SOURCE EXCERPT -

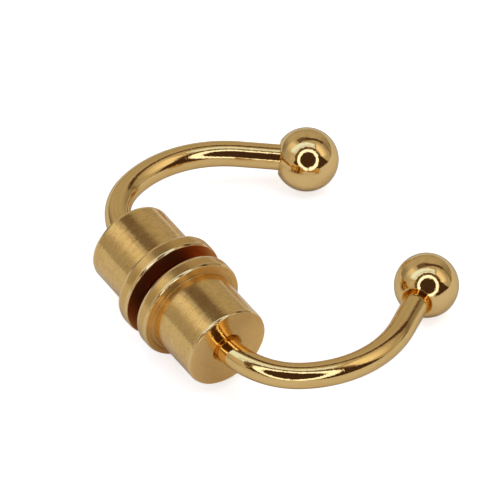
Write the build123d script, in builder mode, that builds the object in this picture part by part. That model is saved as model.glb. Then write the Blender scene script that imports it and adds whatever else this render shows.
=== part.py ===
from build123d import *
import math
import os

os.makedirs("parts", exist_ok=True)

# ------------------------------------------------------------------ driving dimensions (mm)
# Arms and balls
rod_d = 5.1  # round rod of both arms
ball_d = 12.7  # stock half-inch ball
bend_r1, bend_a1 = 14.7, 64.0  # first, tighter bend next to the barrel: radius, degrees
bend_r2, bend_a2 = 24.6, 60.8  # second, wider bend: radius, degrees
arm_straight = 13.4  # end of the second bend to the ball's centre
ball_flat_d = 6.8  # spot-faced flat on the ball around the rod
ball_sink_d = 6.2  # countersink at the mouth of the ball's bore
ball_seat = 2.0  # depth of full-size rod in the ball
stud_d = 4.0  # screwed spigots at both ends of an arm
ball_stud = 4.0  # length of the spigot in the ball

# Barrel halves
barrel_d = 17.5  # plain cylinder
flange_d = 21.7  # collar at the inner end of each half
flange_t = 3.05
half_gap = 1.7  # parting plane to the collar's inner face
half_end = 17.05  # parting plane to the end face
rim_l, rim_h = 0.55, 0.20  # shallow bevel of the collar's rims: along the axis, down the face
end_l, end_h = 0.50, 0.18  # shallow bevel of the end face's rim
rim_r, rim_face_r = 0.8, 0.15  # softened edges of the collar's bevels
end_r, end_face_r = 0.8, 0.12  # softened edges of the end bevel
root_r = 0.22  # fillet in the corner between cylinder and collar
thread_d = 13.5  # screwed mouth of the barrel
mouth_depth = 3.2
cavity_d = 12.0
end_wall = 3.0
rod_seat = 1.0  # full-size rod in the end wall
rod_sink_d = 6.6  # countersink around the rod

# Bearing plugs, one screwed into each barrel mouth
nose_d = 9.6  # slim nose of each plug, the core of the groove between the collars
face_gap = 0.15  # parting plane to each nose's face, half the friction washer
plug_t = half_gap + mouth_depth - face_gap  # nose's face to the ledge in the mouth
spanner_hole_d, spanner_depth, spanner_pcd = 1.4, 1.1, 11.5

# Spindle and what is on it
spindle_d = 5.0
spindle_len = 8.0  # parting plane to the shoulder for the retaining washer
spindle_stud = 2.8
head_d, head_t = 8.8, 2.0
slot_w, slot_t = 1.0, 0.9
dowel_d, dowel_off = 1.5, 3.45
run_c = 0.05  # radial running clearance
fit_c = 0.02  # radial clearance of fixed fits
bush_d, bush_len = 6.8, 2.55
bush_flange_d, bush_flange_t = 9.2, 0.5
pocket_d = 9.4
ring_od, ring_t = 9.2, 0.5
ring_play = 0.02  # oil film between the thrust ring and the retaining washer
retainer_t = 0.6
nut_af, nut_t = 7.0, 2.1
lock_washer_od, lock_washer_t = 7.6, 0.5
wire_d, coil_d, coils = 0.6, 7.0, 3.5

# ------------------------------------------------------------------ derived positions
rod_r, ball_r = rod_d / 2, ball_d / 2
a1, a2 = math.radians(bend_a1), math.radians(bend_a1 + bend_a2)
p1 = (half_end + bend_r1 * math.sin(a1), bend_r1 * (1 - math.cos(a1)))
c2 = (p1[0] - bend_r2 * math.sin(a1), p1[1] + bend_r2 * math.cos(a1))
p2 = (c2[0] + bend_r2 * math.sin(a2), c2[1] - bend_r2 * math.cos(a2))
heading = (math.cos(a2), math.sin(a2))
ball_c = (p2[0] + arm_straight * heading[0], p2[1] + arm_straight * heading[1])
flat_h = math.sqrt(ball_r**2 - (ball_flat_d / 2) ** 2)  # ball centre to its flat

# The puzzle lies on its two collars and two balls, so the plane of the ring dips
# towards the balls.  Origin: centre of the bounding box, on the supporting surface.
dip = math.asin((flange_d / 2 - ball_r) / ball_c[1])
axis_z = flange_d / 2
axis_y = -(ball_c[1] * math.cos(dip) + ball_r - flange_d / 2) / 2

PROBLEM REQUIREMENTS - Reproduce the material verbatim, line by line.

RESULT BELOW -
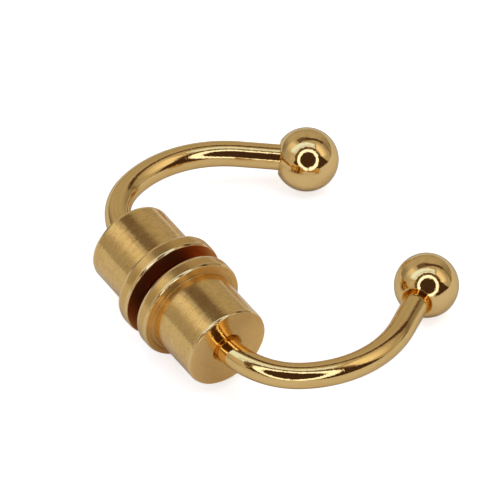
Write the build123d script, in builder mode, that builds the object in this picture part by part. That model is saved as model.glb. Then write the Blender scene script that imports it and adds whatever else this render shows.
=== part.py ===
from build123d import *
import math
import os

os.makedirs("parts", exist_ok=True)

# ------------------------------------------------------------------ driving dimensions (mm)
# Arms and balls
rod_d = 5.1  # round rod of both arms
ball_d = 12.7  # stock half-inch ball
bend_r1, bend_a1 = 14.7, 64.0  # first, tighter bend next to the barrel: radius, degrees
bend_r2, bend_a2 = 24.6, 60.8  # second, wider bend: radius, degrees
arm_straight = 13.4  # end of the second bend to the ball's centre
ball_flat_d = 6.8  # spot-faced flat on the ball around the rod
ball_sink_d = 6.2  # countersink at the mouth of the ball's bore
ball_seat = 2.0  # depth of full-size rod in the ball
stud_d = 4.0  # screwed spigots at both ends of an arm
ball_stud = 4.0  # length of the spigot in the ball

# Barrel halves
barrel_d = 17.5  # plain cylinder
flange_d = 21.7  # collar at the inner end of each half
flange_t = 3.05
half_gap = 1.7  # parting plane to the collar's inner face
half_end = 17.05  # parting plane to the end face
rim_l, rim_h = 0.55, 0.20  # shallow bevel of the collar's rims: along the axis, down the face
end_l, end_h = 0.50, 0.18  # shallow bevel of the end face's rim
rim_r, rim_face_r = 0.8, 0.15  # softened edges of the collar's bevels
end_r, end_face_r = 0.8, 0.12  # softened edges of the end bevel
root_r = 0.22  # fillet in the corner between cylinder and collar
thread_d = 13.5  # screwed mouth of the barrel
mouth_depth = 3.2
cavity_d = 12.0
end_wall = 3.0
rod_seat = 1.0  # full-size rod in the end wall
rod_sink_d = 6.6  # countersink around the rod

# Bearing plugs, one screwed into each barrel mouth
nose_d = 9.6  # slim nose of each plug, the core of the groove between the collars
face_gap = 0.15  # parting plane to each nose's face, half the friction washer
plug_t = half_gap + mouth_depth - face_gap  # nose's face to the ledge in the mouth
spanner_hole_d, spanner_depth, spanner_pcd = 1.4, 1.1, 11.5

# Spindle and what is on it
spindle_d = 5.0
spindle_len = 8.0  # parting plane to the shoulder for the retaining washer
spindle_stud = 2.8
head_d, head_t = 8.8, 2.0
slot_w, slot_t = 1.0, 0.9
dowel_d, dowel_off = 1.5, 3.45
run_c = 0.05  # radial running clearance
fit_c = 0.02  # radial clearance of fixed fits
bush_d, bush_len = 6.8, 2.55
bush_flange_d, bush_flange_t = 9.2, 0.5
pocket_d = 9.4
ring_od, ring_t = 9.2, 0.5
ring_play = 0.02  # oil film between the thrust ring and the retaining washer
retainer_t = 0.6
nut_af, nut_t = 7.0, 2.1
lock_washer_od, lock_washer_t = 7.6, 0.5
wire_d, coil_d, coils = 0.6, 7.0, 3.5

# ------------------------------------------------------------------ derived positions
rod_r, ball_r = rod_d / 2, ball_d / 2
a1, a2 = math.radians(bend_a1), math.radians(bend_a1 + bend_a2)
p1 = (half_end + bend_r1 * math.sin(a1), bend_r1 * (1 - math.cos(a1)))
c2 = (p1[0] - bend_r2 * math.sin(a1), p1[1] + bend_r2 * math.cos(a1))
p2 = (c2[0] + bend_r2 * math.sin(a2), c2[1] - bend_r2 * math.cos(a2))
heading = (math.cos(a2), math.sin(a2))
ball_c = (p2[0] + arm_straight * heading[0], p2[1] + arm_straight * heading[1])
flat_h = math.sqrt(ball_r**2 - (ball_flat_d / 2) ** 2)  # ball centre to its flat

# The puzzle lies on its two collars and two balls, so the plane of the ring dips
# towards the balls.  Origin: centre of the bounding box, on the supporting surface.
dip = math.asin((flange_d / 2 - ball_r) / ball_c[1])
axis_z = flange_d / 2
axis_y = -(ball_c[1] * math.cos(dip) + ball_r - flange_d / 2) / 2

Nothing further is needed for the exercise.